> _Instructions to follow_
Give all of the lines again, with nothing added or dropped.

> _Provided data_
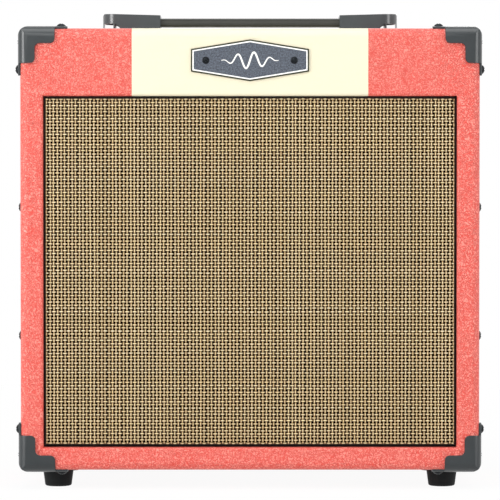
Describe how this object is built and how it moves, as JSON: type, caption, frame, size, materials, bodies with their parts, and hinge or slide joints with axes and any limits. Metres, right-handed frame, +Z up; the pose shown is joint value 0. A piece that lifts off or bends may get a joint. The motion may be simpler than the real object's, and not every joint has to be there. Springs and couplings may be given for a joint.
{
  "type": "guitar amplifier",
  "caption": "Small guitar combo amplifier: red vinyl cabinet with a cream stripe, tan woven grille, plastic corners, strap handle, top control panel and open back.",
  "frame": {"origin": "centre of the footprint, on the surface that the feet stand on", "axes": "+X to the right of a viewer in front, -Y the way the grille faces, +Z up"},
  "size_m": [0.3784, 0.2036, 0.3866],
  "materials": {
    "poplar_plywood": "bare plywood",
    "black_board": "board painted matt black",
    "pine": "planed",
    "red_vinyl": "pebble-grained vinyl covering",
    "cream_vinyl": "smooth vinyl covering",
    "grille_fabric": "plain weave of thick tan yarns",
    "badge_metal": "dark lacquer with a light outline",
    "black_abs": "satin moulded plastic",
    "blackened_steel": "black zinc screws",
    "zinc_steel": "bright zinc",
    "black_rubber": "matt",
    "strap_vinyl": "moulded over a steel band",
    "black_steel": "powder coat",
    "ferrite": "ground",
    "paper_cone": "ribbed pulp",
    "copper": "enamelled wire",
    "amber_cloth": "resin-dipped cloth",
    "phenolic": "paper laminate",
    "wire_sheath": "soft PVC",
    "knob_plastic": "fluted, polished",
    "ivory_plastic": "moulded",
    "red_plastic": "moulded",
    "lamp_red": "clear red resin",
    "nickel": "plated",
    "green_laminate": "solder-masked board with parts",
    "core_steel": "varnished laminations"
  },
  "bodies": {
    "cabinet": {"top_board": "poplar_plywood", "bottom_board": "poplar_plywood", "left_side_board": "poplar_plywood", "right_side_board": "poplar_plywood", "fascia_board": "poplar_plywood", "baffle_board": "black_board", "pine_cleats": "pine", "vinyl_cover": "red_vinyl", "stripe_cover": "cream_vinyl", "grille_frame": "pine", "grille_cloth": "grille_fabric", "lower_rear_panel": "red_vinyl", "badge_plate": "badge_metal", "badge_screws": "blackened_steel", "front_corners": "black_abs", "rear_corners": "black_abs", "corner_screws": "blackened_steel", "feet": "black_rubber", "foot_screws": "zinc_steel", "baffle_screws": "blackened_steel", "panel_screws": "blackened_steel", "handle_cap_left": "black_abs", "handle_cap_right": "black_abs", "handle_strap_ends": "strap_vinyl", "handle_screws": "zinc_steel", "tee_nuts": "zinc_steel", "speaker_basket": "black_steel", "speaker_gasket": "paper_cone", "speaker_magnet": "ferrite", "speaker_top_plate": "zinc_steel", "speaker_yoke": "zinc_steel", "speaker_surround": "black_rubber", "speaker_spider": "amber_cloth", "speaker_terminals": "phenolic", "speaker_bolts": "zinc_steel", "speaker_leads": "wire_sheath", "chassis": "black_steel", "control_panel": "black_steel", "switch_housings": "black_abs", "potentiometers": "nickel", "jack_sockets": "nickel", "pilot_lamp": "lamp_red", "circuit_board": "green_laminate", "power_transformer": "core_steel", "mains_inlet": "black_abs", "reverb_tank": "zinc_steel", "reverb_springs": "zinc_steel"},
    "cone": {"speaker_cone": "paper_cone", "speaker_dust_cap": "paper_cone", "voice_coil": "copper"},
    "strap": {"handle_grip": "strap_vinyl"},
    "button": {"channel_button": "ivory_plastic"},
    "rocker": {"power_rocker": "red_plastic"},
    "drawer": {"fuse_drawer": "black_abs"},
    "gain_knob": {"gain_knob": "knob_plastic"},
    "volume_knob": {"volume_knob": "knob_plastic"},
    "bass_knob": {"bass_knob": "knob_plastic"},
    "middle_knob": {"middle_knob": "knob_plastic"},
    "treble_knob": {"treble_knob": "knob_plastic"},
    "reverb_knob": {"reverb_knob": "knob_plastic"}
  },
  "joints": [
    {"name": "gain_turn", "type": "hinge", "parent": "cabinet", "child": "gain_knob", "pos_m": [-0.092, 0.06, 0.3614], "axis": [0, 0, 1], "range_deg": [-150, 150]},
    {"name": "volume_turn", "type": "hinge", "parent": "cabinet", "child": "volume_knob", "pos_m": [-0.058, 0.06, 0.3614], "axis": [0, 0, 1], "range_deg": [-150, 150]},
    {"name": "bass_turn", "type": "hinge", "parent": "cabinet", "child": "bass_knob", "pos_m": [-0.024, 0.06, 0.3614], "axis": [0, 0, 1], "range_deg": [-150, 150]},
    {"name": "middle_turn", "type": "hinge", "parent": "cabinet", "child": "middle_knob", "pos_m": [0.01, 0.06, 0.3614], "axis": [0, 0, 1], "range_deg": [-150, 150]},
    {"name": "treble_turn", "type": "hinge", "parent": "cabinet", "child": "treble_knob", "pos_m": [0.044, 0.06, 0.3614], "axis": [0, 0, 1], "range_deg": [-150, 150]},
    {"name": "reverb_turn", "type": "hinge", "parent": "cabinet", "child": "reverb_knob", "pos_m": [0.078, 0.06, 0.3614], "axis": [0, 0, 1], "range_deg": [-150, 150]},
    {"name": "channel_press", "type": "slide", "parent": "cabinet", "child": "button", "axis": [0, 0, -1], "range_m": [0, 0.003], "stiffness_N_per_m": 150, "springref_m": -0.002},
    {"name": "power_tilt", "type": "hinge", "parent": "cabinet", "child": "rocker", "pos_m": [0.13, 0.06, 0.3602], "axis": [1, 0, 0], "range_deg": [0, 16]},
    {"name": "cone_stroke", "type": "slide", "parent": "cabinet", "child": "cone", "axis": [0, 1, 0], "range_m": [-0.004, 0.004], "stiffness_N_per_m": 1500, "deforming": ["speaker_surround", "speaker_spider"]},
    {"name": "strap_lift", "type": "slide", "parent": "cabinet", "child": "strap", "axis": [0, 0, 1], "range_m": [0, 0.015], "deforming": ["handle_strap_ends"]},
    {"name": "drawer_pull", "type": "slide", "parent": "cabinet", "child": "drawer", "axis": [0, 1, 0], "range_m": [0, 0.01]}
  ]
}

> _Output of the task_
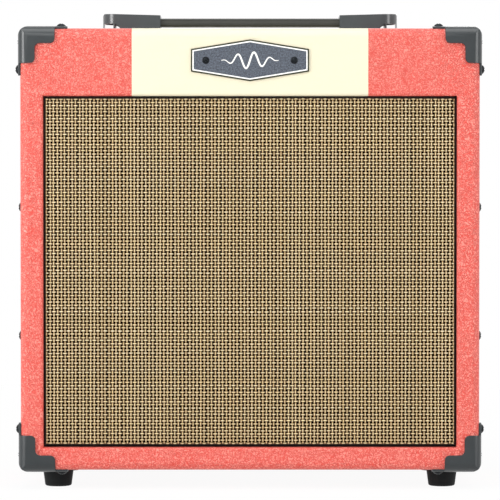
Describe how this object is built and how it moves, as JSON: type, caption, frame, size, materials, bodies with their parts, and hinge or slide joints with axes and any limits. Metres, right-handed frame, +Z up; the pose shown is joint value 0. A piece that lifts off or bends may get a joint. The motion may be simpler than the real object's, and not every joint has to be there. Springs and couplings may be given for a joint.
{
  "type": "guitar amplifier",
  "caption": "Small guitar combo amplifier: red vinyl cabinet with a cream stripe, tan woven grille, plastic corners, strap handle, top control panel and open back.",
  "frame": {"origin": "centre of the footprint, on the surface that the feet stand on", "axes": "+X to the right of a viewer in front, -Y the way the grille faces, +Z up"},
  "size_m": [0.3784, 0.2036, 0.3866],
  "materials": {
    "poplar_plywood": "bare plywood",
    "black_board": "board painted matt black",
    "pine": "planed",
    "red_vinyl": "pebble-grained vinyl covering",
    "cream_vinyl": "smooth vinyl covering",
    "grille_fabric": "plain weave of thick tan yarns",
    "badge_metal": "dark lacquer with a light outline",
    "black_abs": "satin moulded plastic",
    "blackened_steel": "black zinc screws",
    "zinc_steel": "bright zinc",
    "black_rubber": "matt",
    "strap_vinyl": "moulded over a steel band",
    "black_steel": "powder coat",
    "ferrite": "ground",
    "paper_cone": "ribbed pulp",
    "copper": "enamelled wire",
    "amber_cloth": "resin-dipped cloth",
    "phenolic": "paper laminate",
    "wire_sheath": "soft PVC",
    "knob_plastic": "fluted, polished",
    "ivory_plastic": "moulded",
    "red_plastic": "moulded",
    "lamp_red": "clear red resin",
    "nickel": "plated",
    "green_laminate": "solder-masked board with parts",
    "core_steel": "varnished laminations"
  },
  "bodies": {
    "cabinet": {"top_board": "poplar_plywood", "bottom_board": "poplar_plywood", "left_side_board": "poplar_plywood", "right_side_board": "poplar_plywood", "fascia_board": "poplar_plywood", "baffle_board": "black_board", "pine_cleats": "pine", "vinyl_cover": "red_vinyl", "stripe_cover": "cream_vinyl", "grille_frame": "pine", "grille_cloth": "grille_fabric", "lower_rear_panel": "red_vinyl", "badge_plate": "badge_metal", "badge_screws": "blackened_steel", "front_corners": "black_abs", "rear_corners": "black_abs", "corner_screws": "blackened_steel", "feet": "black_rubber", "foot_screws": "zinc_steel", "baffle_screws": "blackened_steel", "panel_screws": "blackened_steel", "handle_cap_left": "black_abs", "handle_cap_right": "black_abs", "handle_strap_ends": "strap_vinyl", "handle_screws": "zinc_steel", "tee_nuts": "zinc_steel", "speaker_basket": "black_steel", "speaker_gasket": "paper_cone", "speaker_magnet": "ferrite", "speaker_top_plate": "zinc_steel", "speaker_yoke": "zinc_steel", "speaker_surround": "black_rubber", "speaker_spider": "amber_cloth", "speaker_terminals": "phenolic", "speaker_bolts": "zinc_steel", "speaker_leads": "wire_sheath", "chassis": "black_steel", "control_panel": "black_steel", "switch_housings": "black_abs", "potentiometers": "nickel", "jack_sockets": "nickel", "pilot_lamp": "lamp_red", "circuit_board": "green_laminate", "power_transformer": "core_steel", "mains_inlet": "black_abs", "reverb_tank": "zinc_steel", "reverb_springs": "zinc_steel"},
    "cone": {"speaker_cone": "paper_cone", "speaker_dust_cap": "paper_cone", "voice_coil": "copper"},
    "strap": {"handle_grip": "strap_vinyl"},
    "button": {"channel_button": "ivory_plastic"},
    "rocker": {"power_rocker": "red_plastic"},
    "drawer": {"fuse_drawer": "black_abs"},
    "gain_knob": {"gain_knob": "knob_plastic"},
    "volume_knob": {"volume_knob": "knob_plastic"},
    "bass_knob": {"bass_knob": "knob_plastic"},
    "middle_knob": {"middle_knob": "knob_plastic"},
    "treble_knob": {"treble_knob": "knob_plastic"},
    "reverb_knob": {"reverb_knob": "knob_plastic"}
  },
  "joints": [
    {"name": "gain_turn", "type": "hinge", "parent": "cabinet", "child": "gain_knob", "pos_m": [-0.092, 0.06, 0.3614], "axis": [0, 0, 1], "range_deg": [-150, 150]},
    {"name": "volume_turn", "type": "hinge", "parent": "cabinet", "child": "volume_knob", "pos_m": [-0.058, 0.06, 0.3614], "axis": [0, 0, 1], "range_deg": [-150, 150]},
    {"name": "bass_turn", "type": "hinge", "parent": "cabinet", "child": "bass_knob", "pos_m": [-0.024, 0.06, 0.3614], "axis": [0, 0, 1], "range_deg": [-150, 150]},
    {"name": "middle_turn", "type": "hinge", "parent": "cabinet", "child": "middle_knob", "pos_m": [0.01, 0.06, 0.3614], "axis": [0, 0, 1], "range_deg": [-150, 150]},
    {"name": "treble_turn", "type": "hinge", "parent": "cabinet", "child": "treble_knob", "pos_m": [0.044, 0.06, 0.3614], "axis": [0, 0, 1], "range_deg": [-150, 150]},
    {"name": "reverb_turn", "type": "hinge", "parent": "cabinet", "child": "reverb_knob", "pos_m": [0.078, 0.06, 0.3614], "axis": [0, 0, 1], "range_deg": [-150, 150]},
    {"name": "channel_press", "type": "slide", "parent": "cabinet", "child": "button", "axis": [0, 0, -1], "range_m": [0, 0.003], "stiffness_N_per_m": 150, "springref_m": -0.002},
    {"name": "power_tilt", "type": "hinge", "parent": "cabinet", "child": "rocker", "pos_m": [0.13, 0.06, 0.3602], "axis": [1, 0, 0], "range_deg": [0, 16]},
    {"name": "cone_stroke", "type": "slide", "parent": "cabinet", "child": "cone", "axis": [0, 1, 0], "range_m": [-0.004, 0.004], "stiffness_N_per_m": 1500, "deforming": ["speaker_surround", "speaker_spider"]},
    {"name": "strap_lift", "type": "slide", "parent": "cabinet", "child": "strap", "axis": [0, 0, 1], "range_m": [0, 0.015], "deforming": ["handle_strap_ends"]},
    {"name": "drawer_pull", "type": "slide", "parent": "cabinet", "child": "drawer", "axis": [0, 1, 0], "range_m": [0, 0.01]}
  ]
}